GN: I have no plan to do any of those things when I write a song. You write, you feel what works, feel what doesn’t, and so the song is created as mistakes come and go, new ideas lead to more, bad ideas force a change of direction. It’s all part of the process, but I don’t knowingly have a system or method with song writing.
GN: Absolutely. Sometimes just one long sustained growl can convey a mountain of feeling. I much prefer sound to technique. I’m very impressed by musicians that can play a thousand notes a second with lightning fast fingers but I very rarely enjoy the music they make. For me, simple is best, simple conveys feeling, not musical expertise. So many songs by gifted musicians are just vehicles to show off how good they are as players. Nothing wrong with that of course, all very impressive, but for me they don’t work as well as a simple, haunting melody (or a long growl).
AK: Unlike many other artists who are contemporaneous to you, your sound has never stayed stagnant, and continues to change form. Was there any particular driving force behind your transition to a more industrial sound?
GN: Not a driving force, just a desire to make the music I wanted to make rather than constantly be battling with A&R men at record labels who seemed to want me to be a pop star forever more. When I’m left to do what I want to do the music is naturally heavier and darker. For that reason I stopped signing to record labels as an artist decades ago. I have a very different label to label relationship these days and it works much better for me.
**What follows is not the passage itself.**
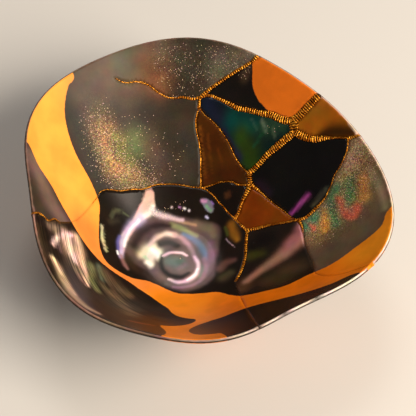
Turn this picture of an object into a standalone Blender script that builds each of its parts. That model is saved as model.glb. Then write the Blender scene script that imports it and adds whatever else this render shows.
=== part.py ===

AK: Throughout the years, your music has reflected an interest in the future. In light of everything you’ve seen and lived through, what are your thoughts on the current state of affairs regarding artificial intelligence, the technological revolution and the invariable robot takeover?
GN: I’m frightened and excited by it in equal measure. What a terrifying minefield of opportunity and disaster that’s going to be for us all to navigate. Wonders await, but with a chasm of doom just one mis-step away. Now I think about it I think the excitement is winning. I’m looking forward to seeing what happens.